Es läuft prima für Nachfolgerin Ricarda Kusch. „Kusch + Co. ist ein Teil von mir geworden. Das hatte ich so nicht erwartet.“ Bei all den Entscheidungen, die sie für das Unternehmen getroffen hat, stellt sie allerdings fest: „In den vergangenen sechs Jahren habe ich zwar viel gestalten können, aber mir ist auch ein Stück Freiheit geraubt worden.“ Um ihren 30. Geburtstag herum hat sie daher eine weitere Entscheidung getroffen: „Ich werde mich mehr um mein Privatleben kümmern.“ Um Freunde, die sie viel zu selten sieht. Und irgendwann möchte die Nachfolgerin auch eine Familie haben.
Das Unternehmen und die Familie
Das Unternehmen und die Familie
Im Jahr 1939 gründet Ernst Kusch sein Unternehmen in Hallenberg. Er fertigt mit 15 Mitarbeitern Sitzmöbel aus Holz. „Qualität ist durch nichts zu ersetzen“, hat er gesagt. Das ist auch heute noch der Leitspruch für das Unternehmen. Ende der Sechziger Jahre übernimmt sein Sohn Dieter die Führung. Er hält später 60 Prozent der Anteile, sein Bruder, der früh verstirbt, 40 Prozent. Seine Anteile gehen auf die beiden Kinder über. Im Jahr 1998 steigt Dieters Sohn Andreas ein, der die Anteile seiner Cousine und seines Cousins kurze Zeit später übernimmt.
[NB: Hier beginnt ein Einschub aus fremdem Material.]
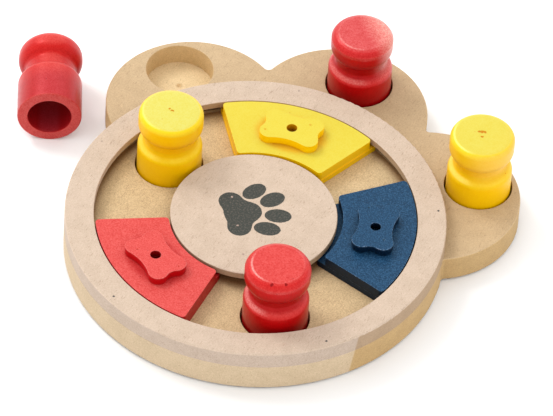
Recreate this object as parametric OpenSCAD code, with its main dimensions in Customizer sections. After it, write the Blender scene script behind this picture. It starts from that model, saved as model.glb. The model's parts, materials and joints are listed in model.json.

Dieter Kusch zieht sich aus dem operativen Geschäft zurück. Im Jahr 2006 verunglückt Nachfolger Andreas tödlich. Seine Schwester Ricarda übernimmt die Geschäftsführung gemeinsam mit ihrem Vater. Seit 2011 gehören Nachfolgerin Ricarda 97 Prozent der Anteile, ihrem Vater Dieter restlichen 3 Prozent. Die Familie installiert einen Beirat, deren Vorsitzender Dieter Kusch sein wird.